24 Feb 2023 5:01 AM GMT

  • Delhi High Court Sets Aside CAT’s Order Granting Relief To IFS Officer Charged Of Fraudulently Obtaining Birth Certificate Of Surrogate Child

    The Delhi High Court has set aside an order passed by Central Administrative Tribunal (CAT) which had granted relief to an Indian Foreign Service (IFS) officer charged for fraudulently obtaining a birth certificate from Uttar Pradesh and then applying for an Indian diplomatic passport for his child born through an arrangement of surrogacy with a Mongolian national. A division bench of Justice...

    The Delhi High Court has set aside an order passed by Central Administrative Tribunal (CAT) which had granted relief to an Indian Foreign Service (IFS) officer charged for fraudulently obtaining a birth certificate from Uttar Pradesh and then applying for an Indian diplomatic passport for his child born through an arrangement of surrogacy with a Mongolian national.

    A division bench of Justice V Kameswar Rao and Justice Anoop Kumar Mendiratta observed that the order of the Tribunal was unsustainable and liable to be set aside.

    On December 2, 2020, CAT had set aside the order of punishment passed by the Disciplinary Authority against the IFS officer.

    The officer was imposed with a penalty of reduction to the next lower post for two years, with a bar for promotion during such period. It was also directed that on promotion on the expiry of two years, the reduction to lower post shall not operate to postpone future increments of pay and that the officer shall regain his original seniority in next higher post.

    Setting aside the punishment, the Tribunal observed that it shall be open to the Disciplinary Authority to pass a fresh order, keeping in view the findings and observations given by it.

    In 2021, the Union of India challenged the Tribunal’s order in High Court. Ruling in its favour, the court observed that there is no finding of the Tribunal that the punishment imposed on the officer had “shocked its conscience.”

    “Rather, we feel the punishment imposed by the Disciplinary Authority was on the lighter side, given the position held by the respondent and the allegations and the evidence that have come on record. The order of the Tribunal to the Disciplinary Authority only to impose such punishment which will not come in the way of the entitlement of the respondent to be promoted, is also illegal as the Tribunal could not have prescribed the parameters for the Disciplinary Authority to impose a certain punishment,” the court said.

    The IFS officer was issued a charge memo on February 23, 2017, alleging that he had a child through a woman, whom he did not legally marry and that he obtained a birth certificate fraudulently from Bijnor, UP in respect of the child and a passport on its basis.

    It was the officer’s case that he had a child through a Mongolian national through an arrangement of surrogacy, without having any illicit relation with her.

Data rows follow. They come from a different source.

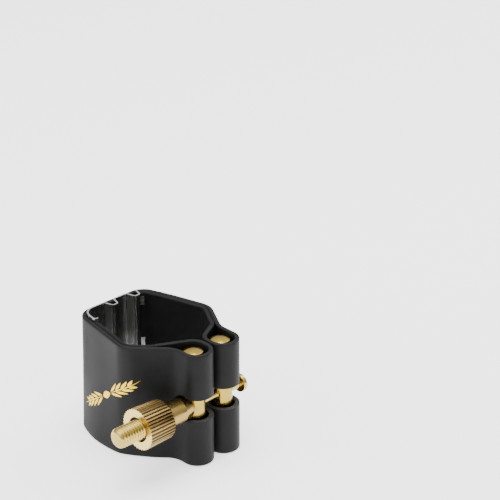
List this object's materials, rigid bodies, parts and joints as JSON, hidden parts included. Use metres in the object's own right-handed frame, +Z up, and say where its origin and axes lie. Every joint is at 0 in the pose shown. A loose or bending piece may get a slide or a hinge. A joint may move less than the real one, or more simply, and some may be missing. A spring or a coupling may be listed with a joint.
{
  "type": "saxophone ligature",
  "caption": "Leather band ligature that clamps a reed on a mouthpiece, with a looped post at each end, a ridged metal pressure plate and a single screw with a knurled thumb nut.",
  "frame": {"origin": "on the plane of the bottom rim, under the mouthpiece bore, midway between the two posts", "axes": "+X along the clamping screw from the thumb nut to the screw's head, +Y from the posts to the pressure plate, +Z up the mouthpiece bore"},
  "size_m": [0.0416, 0.037, 0.0297],
  "materials": {
    "band_leather": "smooth matt black with a soft sheen",
    "lining_leather": "fine grained matt black",
    "plate_nickel": "bright nickel plate",
    "post_brass": "polished lacquered brass",
    "screw_brass": "turned lacquered brass",
    "nut_brass": "polished face, knurled side, lacquered brass"
  },
  "bodies": {
    "band_back": {"outer_band_back": "band_leather", "lining_back": "lining_leather", "pressure_plate": "plate_nickel"},
    "near_arm": {"outer_band_near_arm": "band_leather", "lining_near_arm": "lining_leather"},
    "far_arm": {"outer_band_far_arm": "band_leather", "lining_far_arm": "lining_leather"},
    "near_post": {"near_post": "post_brass"},
    "far_post": {"far_post": "post_brass", "clamp_screw": "screw_brass", "screw_head": "screw_brass"},
    "thumb_nut": {"thumb_nut": "nut_brass"}
  },
  "joints": [
    {"name": "near_arm_bend", "type": "hinge", "parent": "band_back", "child": "near_arm", "pos_m": [-0.0109, 0.0073, 0.0145], "axis": [0, 0, -1], "range_deg": [0, 5.4]},
    {"name": "far_arm_bend", "type": "hinge", "parent": "band_back", "child": "far_arm", "pos_m": [0.0109, 0.0073, 0.0145], "axis": [0, 0, 1], "range_deg": [0, 5.4]},
    {"name": "near_post_turn", "type": "hinge", "parent": "near_arm", "child": "near_post", "pos_m": [-0.0042, -0.01775, 0.0146], "axis": [0, 0, 1], "range_deg": [0, 5.4]},
    {"name": "far_post_turn", "type": "hinge", "parent": "far_arm", "child": "far_post", "pos_m": [0.0042, -0.01775, 0.0146], "axis": [0, 0, -1], "range_deg": [0, 5.4]},
    {"name": "thumb_nut_spin", "type": "hinge", "parent": "near_post", "child": "thumb_nut", "pos_m": [-0.0142, -0.01775, 0.0146], "axis": [-1, 0, 0], "range_deg": [0, 2160]}
  ],
  "couplings": [
    {"joint": "near_arm_bend", "follows": "thumb_nut_spin", "ratio": 0.0024926},
    {"joint": "far_arm_bend", "follows": "thumb_nut_spin", "ratio": 0.0024926},
    {"joint": "near_post_turn", "follows": "thumb_nut_spin", "ratio": 0.0024926},
    {"joint": "far_post_turn", "follows": "thumb_nut_spin", "ratio": 0.0024926}
  ]
}
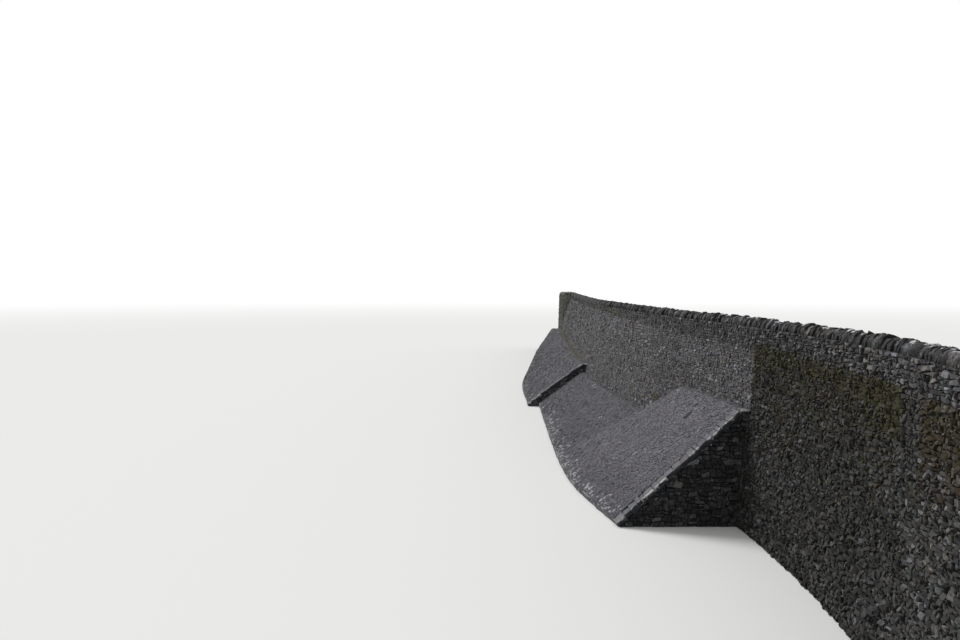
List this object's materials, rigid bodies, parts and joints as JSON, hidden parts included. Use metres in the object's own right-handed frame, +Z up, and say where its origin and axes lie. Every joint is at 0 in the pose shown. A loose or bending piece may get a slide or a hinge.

    In his reply to the charge memo, the officer stated that though he had a birth certificate for the child from United States of America, it became necessary to obtain a birth certificate from an authority in India for obtaining a passport for the surrogate child and that the same was presented for obtaining passport.

    He submitted that none of the authorities who issued the certificates ever stated that any misrepresentation or fraud was played and that the charges framed against him were without any basis.

    It was also his case that the entire episode was the result of an anonymous letter sent by an employee in a Foreign Embassy who was dismissed for acts of misconduct and that the initiation of the proceedings against him was without any legal or factual basis.

    Before the CAT, the officer contended that the chargesheet against him was issued on the basis of an anonymous letter and that such proceedings are not initiated on the basis of anonymous letters.

    He also submitted that the proceedings were initiated against him only with a motive to deny him promotion, which had become due at the relevant point of time.

    It was contended that the child was born out of surrogacy which was permissible in the USA and no one connected with the process expressed any grievance.

    He submitted that it cannot be said that the birth certificate was a fraudulent one, specially when no allegation was made and that he never had any relation outside his marriage, adding that the report of the Inquiry Officer was false.

    On the other hand, the Union of India submitted that the officer fraudulently obtained a birth certificate from Uttar Pradesh to conceal the child’s birth and that the certificate showed the place of birth of the child as Chandpur and his spouse as the mother.

    It was submitted that the birth certificate was then used by the officer to obtain a diplomatic passport for his child and while doing so, he suppressed the fact that the child had already acquired American nationality and passport.

    It was also contended that the laws of surrogacy prevalent in India and abroad have to be considered and thus the Tribunal committed an error in holding that the officer cannot be visited with serious consequences. 

    The government also submitted that the Tribunal had no power to suggest the quantum of punishment which falls exclusively within the domain of authority of Disciplinary Authority.

    The court observed that the Tribunal had “clearly erred” in setting aside the punishment order against the officer, adding that the scope of judicial review is very limited as has been held by the Supreme Court in a catena of judgments.

    “It is only in the eventuality that the finding/decision of the Inquiry Officer / Disciplinary Authority is manifestly perverse or illegal, or if the finding/decision has been arrived at without any evidence, that the Tribunal or even this Court under Article 226 of the Constitution of India can interfere with the decision of the Disciplinary Authority. It is a conceded case that except two charges, charges III to VI have been proved by the Inquiry Officer,” it said.

    The bench said the charges against the officer are “very serious in nature” and having been imposed only the punishment of reduction to the next lower post for two years, the Tribunal could not have set aside the penalty.

    “Looking from any angle, the order of the Tribunal is unsustainable and the same is liable to be set aside. It is ordered accordingly,” the court said.